We can clear our mind of the residue of yesterday. We can clear our mind of fears of tomorrow. We can be present, now. We can make ourselves available to this moment, this day. It is by being fully present now that we reach the fullness of tomorrow.

Have no fear, child, a voice whispers. Have no regrets. Relinquish your resentments. Let Me take your pain. All you have is the present moment. Be still. Be here Trust.

All you have is now. It is enough.

Today, I will affirm that all is well around me, when all is well within. 

Twenty-Four Hours A Day

Thought for the Day

I go to the A.A. meetings because it helps me in my business of keeping sober. And I try to help other alcoholics when I can, because that's part of my business of keeping sober. I also have a partner in this business and that's God. I pray to Him every day to help me to keep sober. As long as I keep in mind that liquor can never be my friend again, but is now my deadly enemy, and as long as I remember that my main business is keeping sober and that it's the most important thing in my life, I believe I'll be prepared for that crucial moment when the idea of having a drink pops into my mind. When that idea comes, will I be able to resist it and not take that drink?

Meditation for the Day

I will be more afraid of spirit unrest, of soul disturbance, of any ruffling of the mind, than of earthquake or fire.

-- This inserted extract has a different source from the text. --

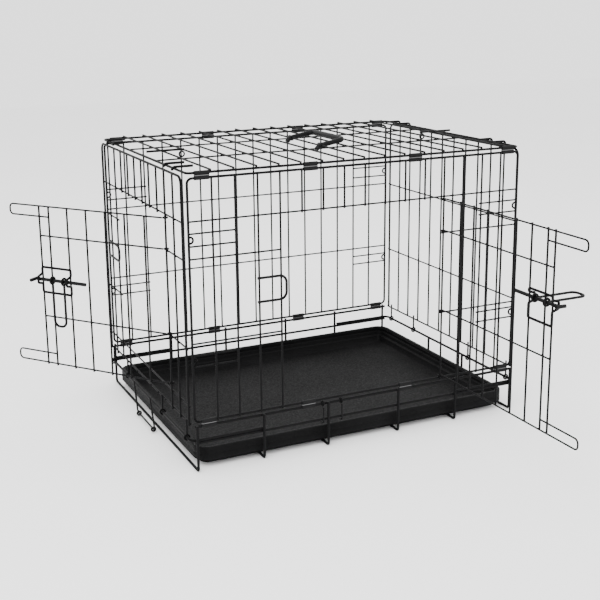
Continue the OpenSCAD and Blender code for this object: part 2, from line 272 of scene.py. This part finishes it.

When I feel the calm of my spirit has been broken by emotional upset, then I must steal away alone with God, until my heart sings and all is strong and calm again. Uncalm times are the only times when evil can find an entrance. I will be ware of unguarded spots of unrest. I will try to keep calm, no matter what turmoil surrounds me.

Prayer for the Day

I pray that no emotional upsets will hinder God's power in my life. I pray that I may keep a calm spirit and a steady heart.